## WHAT TO WORK ON
Of all the lines in the data below, how many contain "attach"? Report that number alone.

------------------------------------------------

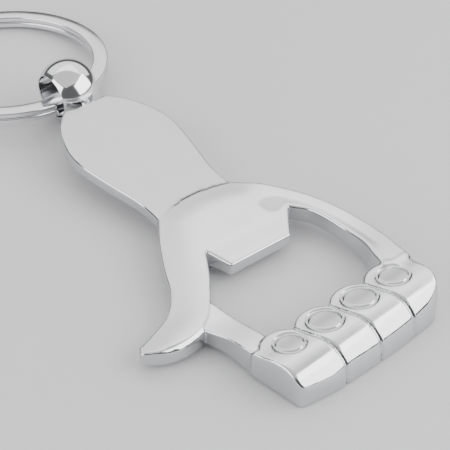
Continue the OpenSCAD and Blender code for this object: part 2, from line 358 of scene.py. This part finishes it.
def hand_top(x, y):
    """Height of the palm, the thumb and the right arm over the flat back."""
    crown_drop, crown_width, recess_drop, thumb_drop = 0.5, 4.6, 0.1, 0.28
    lip_fall = ramp(y, 5.2, 0) * ramp(x, -7.6, -5.4) * ramp(x, 11, 9)
    # The thumb's side of the palm lies a little lower, past a soft ridge
    ridge = (3.7 - y) * -0.385 - (x + 6.9) * 0.923
    thumb_fall = thumb_drop * ramp(ridge, 0, 4.5) * ramp(y, -9, -3)
    return (PALM_T - crown_drop * (1 - palm_crown(x, y, crown_width)) - (PALM_T - LIP_T) * lip_fall
            + arm_rise(x, y) - recess_drop * recess_strip(x, y) - thumb_fall)


def casting_field(x, y, z):
    """Signed distance to the casting on a grid: x and y are columns, z is the height of each layer."""
    forearm = slab(polygon_distance(forearm_outline, x, y), PLATE_T, z, FOREARM_EDGE)

    # The thumb's lower edge is rounded more broadly than the other edges, but not at its tip
    under = 1 - ramp(line_distance(thumb_under, x, y), 0, 3)
    edge = HAND_EDGE + 0.9 * under * ramp(x, -25.5, -22.5)
    outline = np.minimum(polygon_distance(palm_outline, x, y), polygon_distance(arm_outline, x, y))
    hand = slab(outline, hand_top(x, y)[..., None], z, edge[..., None])

    # The bar from the thumb climbs towards the first finger
    bar_top = BAR_T - 0.1 + 1.6 * ramp(y, -7.5, -17.5)
    bar = slab(polygon_distance(bar_outline, x, y), bar_top[..., None], z, BAR_EDGE)
    body = np.minimum(np.minimum(forearm, hand), bar)

    # Beyond this line the fist is too far away to change the joined surface
    near = y < -9
    u, v = fist_place(x, y)
    fist = np.full(body.shape, FAR)
    fist[near] = fist_field(u[near], v[near], z)
    body = join(body, fist, JOIN + 0.6 * ramp(x, 10.5, 12.5)[..., None])

    notch = NOTCH_R - np.hypot(x - BALL_X, y - NOTCH_Y - NOTCH_R)
    return meet(body, notch[..., None], NOTCH_EDGE)


def fist_place(x, y):
    """The same places measured across and along the fingers."""
    c, s = math.cos(FIST_YAW), math.sin(FIST_YAW)
    return (x - FIST_X) * c + (y - FIST_Y) * s, (y - FIST_Y) * c - (x - FIST_X) * s


def seam_shift(v):
    """How far the seams wander to the right at a place along the fingers."""
    return np.interp(v, SEAM_V, SEAM_SHIFT)


def seam_distance(u, v):
    """Distance across the fist to the nearest seam."""
    return np.min([np.abs(u - i * PITCH - seam_shift(v)) for i in SEAMS], axis=0)


def fist_plan(u, v, groove):
    """The fist from above: a block, four round finger backs and the bowed front with its grooves."""
    left, right = FIST_LEFT - FIST_X, FIST_RIGHT - FIST_X
    slant_end, beyond_front = -9, -12
    block = np.array([(left, FIST_BACK), (left + FIST_SLANT, slant_end), (left + FIST_SLANT, beyond_front),
                      (right, beyond_front), (right, FIST_BACK)])
    plan = polygon_distance(block, u, v)
    fingers = np.full(u.shape, FAR)
    for i in FINGERS:
        across = u - i * PITCH - seam_shift(v)
        tip = np.hypot(across, v - (SCALLOP_TIP - SCALLOP_R)) - SCALLOP_R
        fingers = np.minimum(fingers, np.maximum(tip, np.abs(across) - PITCH / 2 - FINGER_LAP))
    plan = np.minimum(plan, fingers)
    front = np.hypot(u, v - FRONT_V - FRONT_R) - FRONT_R + groove
    left_corner, corner_growth = 0.7, 3.6
    return meet(plan, front, left_corner + corner_growth * ramp(u, 2, 8))


def dent(distance, half):
    """A rounded groove: 1 in its middle, 0 beyond 1.3 times its half width."""
    return 1 - ramp(distance / half, 0, 1.3)


def fist_field(u, v, z):
    """Signed distance to the fist for columns at u and v."""
    vv = np.broadcast_to(v[:, None], (len(v), len(z)))
    zz = np.broadcast_to(z, vv.shape)
    seam = seam_distance(u, v)
    groove = SEAM_DEPTH * dent(seam, SEAM_HALF)
    crown = FINGER_CROWN * (1 - np.clip(seam / PITCH * 2, 0, 1)) ** 3
    knuckle = np.zeros(u.shape)
    for i, radius in KNUCKLES:
        knuckle += KNUCKLE_DEPTH * dent(np.abs(np.hypot(u - i * PITCH, v) - radius), KNUCKLE_HALF)
    on_top = ramp(zz, 4, 4.5)
    side = polygon_distance(finger_profile, vv, zz) + (groove + crown)[:, None] + knuckle[:, None] * on_top
    # The fingers roll over into the front, more softly towards the right
    roll = 0.5 + 1.2 * ramp(v, -4.5, -7) * ramp(u, -10, -4)
    return meet(meet(fist_plan(u, v, groove)[:, None], side, roll[:, None]), -zz, FOOT)


# ---------------------------------------------------------------- surface of a field
def surface(field, xs, ys, zs):
    """Vertices and four-sided faces of the surface where the field is zero: one vertex in each cell that
    the surface crosses, and one face for each grid edge that it crosses."""
    shape = np.array(field.shape)
    solid = field < 0
    cells = tuple(shape - 1)
    total, count = np.zeros(cells + (3,), np.float32), np.zeros(cells, np.float32)
    grid = [g.astype(np.float32) for g in np.meshgrid(xs, ys, zs, indexing="ij")]
    quads = []
    for axis in range(3):
        low = [slice(None)] * 3
        high = [slice(None)] * 3
        low[axis], high[axis] = slice(0, -1), slice(1, None)
        a, b = field[tuple(low)], field[tuple(high)]
        cross = solid[tuple(low)] != solid[tuple(high)]
        t = np.where(cross, a / np.where(a == b, 1, a - b), 0)
        point = [g[tuple(low)] + (t * (grid[k][tuple(high)] - grid[k][tuple(low)]) if k == axis else 0)
                 for k, g in enumerate(grid)]
        others = [k for k in range(3) if k != axis]
        for i in (0, 1):
            for j in (0, 1):
                source, target = [slice(None)] * 3, [slice(None)] * 3
                for k, o in zip(others, (i, j)):
                    source[k] = slice(o, shape[k] - 1 + o)
                source, target = tuple(source), tuple(target)
                hit = cross[source]
                for k in range(3):
                    total[..., k] += np.where(hit, point[k][source], 0)
                count += hit
        quads.append((axis, others, cross, solid[tuple(low)]))
    used = count > 0
    index = np.full(cells, -1, np.int64)
    index[used] = np.arange(used.sum())
    vertices = total[used] / count[used][:, None]
    faces = []
    for axis, others, cross, first in quads:
        inner = [slice(None)] * 3
        for k in others:
            inner[k] = slice(1, -1)
        where = np.argwhere(cross[tuple(inner)])
        for k in others:
            where[:, k] += 1
        flip = first[tuple(where.T)]
        ring = []
        for i, j in ((-1, -1), (0, -1), (0, 0), (-1, 0)):
            cell = where.copy()
            cell[:, others[0]] += i
            cell[:, others[1]] += j
            ring.append(index[tuple(cell.T)])
        ring = np.stack(ring, 1)
        turn = flip if axis != 1 else ~flip
        faces.append(np.where(turn[:, None], ring, ring[:, ::-1]))
    return vertices, np.concatenate(faces)


def mesh_object(name, vertices, faces):
    mesh = bpy.data.meshes.new(name)
    mesh.from_pydata([tuple(v) for v in vertices], [], [tuple(int(i) for i in f) for f in faces])
    mesh.validate()
    mesh.shade_smooth()
    obj = bpy.data.objects.new(name, mesh)
    bpy.context.scene.collection.objects.link(obj)
    return obj


def grid_line(*stretches):
    """Grid places along one axis: (start, end, step) for each stretch."""
    line = [stretches[0][0]]
    for start, end, step in stretches:
        n = max(1, round((end - line[-1]) / step))
        line.extend(line[-1] + (end - line[-1]) * np.arange(1, n + 1) / n)
    return np.array(line)


def set_attribute(mesh, name, values):
    """Stores one number for each vertex, which the material reads."""
    layer = mesh.attributes.new(name, "FLOAT", "POINT")
    layer.data.foreach_set("value", values.astype(np.float32))


def paint_finish_and_shade(mesh, vertices):
    """Satin is 1 on flat matt faces and 0 on polished edges and in grooves; a second attribute is above 0
    where
    the satin colour is darkened: painted shade along the wrist and in the recess, and a darker tone on the
    forearm and the knuckle discs."""
    normals = np.zeros(len(mesh.vertices) * 3, np.float32)
    mesh.vertices.foreach_get("normal", normals)
    x, y, z = vertices.T
    u, v = fist_place(x, y)
    circle = np.min([np.hypot(u - i * PITCH, v) - radius for i, radius in KNUCKLES], axis=0)
    disc = circle < -0.4
    in_fist = ramp(y, -15.5, -17) * (z > 0.5)
    flat = ramp(np.abs(normals.reshape(-1, 3)[:, 2]), 0.89, 0.97)
    off_seam = ramp(seam_distance(u, v), 0.2, 0.5)
    off_circle = ramp(np.abs(circle), 0.2, 0.5)
    finger = np.where(disc, 1, FINGER_SATIN * flat * off_seam * off_circle)
    set_attribute(mesh, "satin", flat + (finger - flat) * in_fist)
    # Painted shade: a darker band along the wrist and the thumb's back, and darker satin in the lowered
    # recess
    palm_painted_shade = np.maximum(RECESS_PAINTED_SHADE * recess_strip(x, y), WRIST_PAINTED_SHADE * (1 - palm_crown(x, y, 7)))
    # The forearm's satin colour is darker from the wrist on, and the knuckle discs are darker
    painted_shade_and_tone = np.maximum(palm_painted_shade, FOREARM_DARKENING * ramp(y, 13.5, 17)) * flat * (z > 1)
    set_attribute(mesh, "painted_shade_and_tone", painted_shade_and_tone + (KNUCKLE_DARKENING * disc - painted_shade_and_tone) * in_fist)


def make_casting():
    coarse = 1
    fist_end, palm_end = -13.4, 15.6
    xs = grid_line((-27.4, 18.0, 0.195 * coarse))
    ys = grid_line((-28.3, fist_end, 0.16 * coarse), (fist_end, palm_end, 0.27 * coarse),
                   (palm_end, 46.6, 0.42 * coarse))
    zs = grid_line((-0.33, CAST_TOP, 0.18 * coarse))
    x, y = np.meshgrid(xs, ys, indexing="ij")
    vertices, faces = surface(casting_field(x, y, zs), xs, ys, zs)
    casting = mesh_object("thumbs_up_casting", vertices, faces)
    paint_finish_and_shade(casting.data, vertices)
    casting.data.transform(CASTING)
    casting.data.materials.append(plated_metal("satin_and_chrome_plate", (0.64, 0.645, 0.66), 0.07,
                                               satin=0.36, pearl=(0.88, 0.88, 0.895)))
    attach(casting, "opener")
    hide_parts("opener_body")


# ---------------------------------------------------------------- ball, rivet, ring
def lathe(name, profile, segments=96):
    """A closed solid of revolution about X: the profile is a closed loop of (x, radius)."""
    angles = np.linspace(0, 2 * math.pi, segments, endpoint=False)
    rings = [[(x, r * math.cos(a), r * math.sin(a)) for a in angles] for x, r in profile]
    vertices = [v for ring in rings for v in ring]
    faces = []
    n = len(profile)
    for i in range(n):
        j = (i + 1) % n
        for k in range(segments):
            m = (k + 1) % segments
            faces.append((i * segments + k, i * segments + m, j * segments + m, j * segments + k))
    return mesh_object(name, vertices, faces)


def ball_profile():
    """Half section of the ball: the hole, its rounded rims and the outside."""
    rim_r = HOLE_R + RIM_R
    rim_x = math.sqrt((BALL_R - RIM_R) ** 2 - rim_r ** 2)
    lean = math.atan2(rim_x, rim_r)
    left = [(-rim_x - RIM_R * math.sin(a), rim_r - RIM_R * math.cos(a))
            for a in np.linspace(0, math.pi - lean, 12)]
    outer = [(-BALL_R * math.sin(a), BALL_R * math.cos(a)) for a in np.linspace(lean, -lean, 48)[1:-1]]
    right = [(-x, r) for x, r in left[::-1]]
    bore = [(x, HOLE_R) for x in np.linspace(rim_x, -rim_x, 20)[1:-1]]
    return left + outer + right + bore


def make_ball():
    ball = lathe("swivel_ball_polished", ball_profile(), 128)
    axis_r, past_ball = 1e-4, 8
    cutter = lathe("bore_cutter", [(0, axis_r), (0, BORE_R), (past_ball, BORE_R), (past_ball, axis_r)], 48)
    cutter.data.transform(Matrix.Rotation(-math.pi / 2, 4, "Z"))
    cut = ball.modifiers.new("rivet_bore", "BOOLEAN")
    cut.operation = "DIFFERENCE"
    cut.solver = "EXACT"
    cut.object = cutter
    bpy.context.view_layer.update()
    shape = bpy.data.meshes.new_from_object(ball.evaluated_get(bpy.context.evaluated_depsgraph_get()))
    ball.modifiers.clear()
    ball.data = shape
    bpy.data.objects.remove(cutter)
    ball.data.transform(CASTING @ Matrix.Translation((BALL_X, BALL_Y, BALL_Z))
                        @ Matrix.Rotation(-BALL_ROLL, 4, "Y"))
    ball.data.materials.clear()
    ball.data.materials.append(plated_metal("ball_chrome", (0.78, 0.78, 0.79), 0.10, grain=0.0))
    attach(ball, "ball")
    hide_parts("swivel_ball")


def make_ring():
    """The split ring: flat wire with rounded corners, swept twice round with a step between the turns."""
    wire_w, wire_t, gap, outer_d = 2.6, 1.02, 0.06, 35.5
    step_at, step_half, corner = math.radians(150), 12, 0.26
    # The wire's ends are rounded by making the last sections smaller
    end_sizes = (0.62, 0.86, 0.97)
    radius = (outer_d - wire_w) / 2
    section = []
    for sx, sz, start in ((1, 1, 0), (-1, 1, 90), (-1, -1, 180), (1, -1, 270)):
        for a in np.radians(np.linspace(start, start + 90, 6)):
            section.append((sx * (wire_w / 2 - corner) + corner * math.cos(a),
                            sz * (wire_t / 2 - corner) + corner * math.sin(a)))
    section = np.array(section)
    vertices, faces = [], []
    angles = np.arange(step_half + 1, 720 - step_half - 0.9, 2.0)
    n = len(section)
    for index, a in enumerate(angles):
        height = math.sin(math.radians(90 * np.clip((a - 360) / step_half, -1, 1))) * (wire_t + gap) / 2
        ends = min(index, len(angles) - 1 - index)
        size = end_sizes[ends] if ends < len(end_sizes) else 1.0
        c, s = math.cos(math.radians(a) + step_at), math.sin(math.radians(a) + step_at)
        for w, h in section * size:
            vertices.append(((radius + w) * c, (radius + w) * s, height + h))
    for i in range(len(angles) - 1):
        for k in range(n):
            m = (k + 1) % n
            faces.append((i * n + k, i * n + m, (i + 1) * n + m, (i + 1) * n + k)[::-1])
    faces.append(tuple(range(n)))
    faces.append(tuple(range(len(vertices) - n, len(vertices)))[::-1])
    ring = mesh_object("split_ring_wire", vertices, faces)
    yaw = math.atan2(ring_tangent.y, ring_tangent.x)
    roll = -math.asin(ring_tangent.z)
    ring.data.transform(Matrix.Translation(ring_hinge) @ Matrix.Rotation(yaw, 4, "Z")
                        @ Matrix.Rotation(roll, 4, "Y") @ Matrix.Rotation(-RING_TILT, 4, "X")
                        @ Matrix.Scale(MM, 4) @ Matrix.Translation((0, radius, 0)))
    ring.data.materials.append(plated_metal("ring_nickel", (0.80, 0.80, 0.82), 0.13, grain=0.03))
    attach(ring, "ring")
    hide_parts("split_ring")


def dress_rivet():
    rivet = frame["nodes"]["swivel_rivet"]
    rivet.data.materials.clear()
    rivet.data.materials.append(plated_metal("rivet_steel", (0.62, 0.62, 0.64), 0.2, grain=0.05))


make_camera()
make_studio()
make_casting()
make_ball()
make_ring()
dress_rivet()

------------------------------------------------

## ANSWER TO THE EXERCISE
3